XFS: good performance for large files, less so for smaller files.
JFS: good performance with all file sizes overall.
Ext4: continuation of the ext fs line (ext, ext2, ext3) with increasing complexity troubleshooting. Is the default choice for many distro’s. 'Nuff said, I s’pose

Reiser is basically dead. It’s main (and mostly sole) developer is in jail for some capital crime and won’t get out anytime soon, if at all (no idea what exactly his sentence was, but it was substantial).

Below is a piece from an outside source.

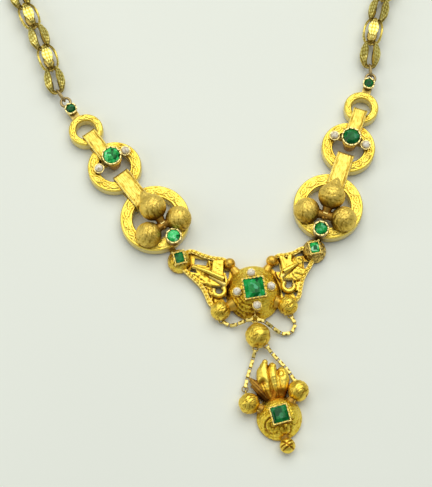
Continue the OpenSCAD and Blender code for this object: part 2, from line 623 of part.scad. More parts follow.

My choice, other then BTRFS, for this use case would be JFS, as it handles large numbers of small files better then XFS. There are comparisons between both somewhere on the web and I’ve read those, but no idea if these are still available online. Google should know

Anyway, my mention of BTRFS was about taking advantage of its CoW (copy-on-write) capabilities. Essentially, you write the file once, then only store the modifications to those parts, thus saving considerable on storage. If you haven’t explored that avenue, it might be worth your time as most things (or at least a sizeable chunk) you now do in your script can probably be offloaded to the underlying FS.

HTH!

risk · June 5, 2021, 9:25pm

I’m considering it - and I’m looking into git lfs. Currently, I have a single copy of data itself (hard linked many times over), and it’s servable from http. The way to mirror the data to local is through rsync, so I wonder if I rsync into a workdir, is there a way to use lfs to avoid making a second copy in a local repo.

right now it’s hardlinking all the files between versions - rsync is creating these directories and hard linking for me. It’s something that’s supported on many/if not all filesystems.

vhns · June 6, 2021, 1:21am

risk,

Just do ZFS with dedup and zstd compression.

Best regards,

vhns

risk · June 6, 2021, 6:20am

I don’t need dedup, I’m doing btrfs with zstd compression? Why would zfs be faster?

jonnymac · June 6, 2021, 2:09pm

what about using locate command vs find, you might need get the cron job that updates locate database to run more frequently for your application. but it should find the files faster as it’s not looking through the file system directly.